Nineteen-year-old Kameelah, a human biology student at Stanford University, who chose not to disclose her surname, said the worst part of the experience was meeting a guy she liked in Boston and not forming a relationship with him.

“That was so awkward,” Kameelah said, revealing a giant silver stud in her tongue as she spoke. “He was really not into the whole scene, you know, just you and me and the ‘Real World’ cameras.”

But Kameelah, for one, called the team’s work at the after-school program “a saving grace, at least for me.” Fellow Californian Syrus Levonne Yarbrough--”initials SLY”--from Santa Monica echoed that opinion. “The most important theme is definitely voluntarism, and the focus on youth,” Yarbrough said. “I would have to say that as a group, we set our goals and we pretty much accomplished them.”

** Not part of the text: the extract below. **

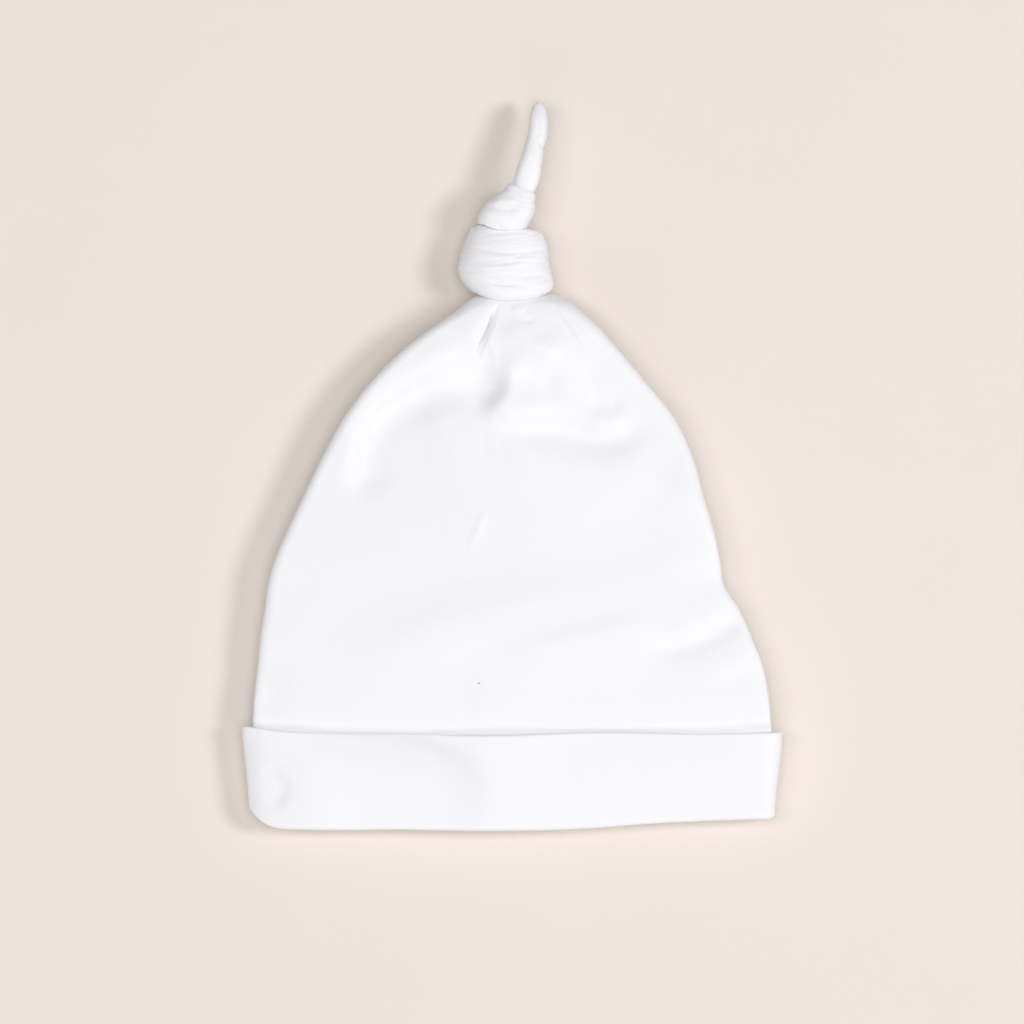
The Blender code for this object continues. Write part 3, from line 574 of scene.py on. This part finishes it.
def crown_rings(folding):
    """The crown from the end of its neck out to the mouth, and back inside as its lining."""
    rings = []
    for y in crown_places():
        ring = rounded_in(crown_ring(y, CROWN_AROUND), y)
        rings.append(folded_crown(ring, y, CROWN_FOLDS, folding))
    turn = np.arctan2(rings[-1][:, 2] - KNOT_AXIS_Z, rings[-1][:, 0] - KNOT_SHIFT)
    for y in (NECK_Y, (NECK_Y + WRAP_TOP_Y) / 2, WRAP_TOP_Y):
        rings.append(neck_ring(y, NECK_RADIUS, turn))
    rings.reverse()
    lining = lining_folds()
    for y in np.linspace(mouth_end(), NECK_Y - SHOULDER, LINING_RINGS):
        ring = crown_ring(y, CROWN_AROUND)
        ring = ring - outward(ring) * CROWN_WALL
        rings.append(folded_crown(ring, y, lining, folding))
    return np.array(rings)


def lining_folds():
    """The crown's folds as its lining takes them, with grooves widened and sharp ridges left out.

    The lining then stays below the outside between its wider rings."""
    folds = []
    for fold in CROWN_FOLDS:
        if fold.height < 0 or min(fold.near, fold.far) >= LINING_BREADTH:
            near, far = max(fold.near, LINING_BREADTH), max(fold.far, LINING_BREADTH)
            folds.append(fold._replace(near=near, far=far, lip=0.0))
    return folds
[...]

Tall and strapping, Yarbrough, 25, attended the University of Hawaii on a basketball scholarship. He works as a nightclub promoter and has done work as an extra on “Baywatch.” Sometimes he gives motivational speeches to students at Santa Monica High, his alma mater. He admits he fills the cast’s black heterosexual jock quotient and said he tried out for “Real World” because, “Well, doesn’t everyone want to do this?”

Advertisement

But the volunteer project made it all worthwhile, Yarbrough said, because he felt he was replicating the best of his own childhood experiences.

“The Santa Monica Boys’ Club is my life,” Yarbrough said. “I credit them with so very much.”

In the end, Bunim and Murray readily agree that cliches and contrivance abound in “The Real World.” Throwing seven young people together and saying, effectively, “OK, now you’re socially committed” is nobody’s definition of the way the planet actually functions, they concur.

“The whole premise of this show is contrived, we admit that,” Murray said. “But out of that contrivance, seven people who have never lived together have managed to do so. We think it makes for wonderful stories.”

* “The Real World” airs Wednesdays at 10 p.m. on MTV.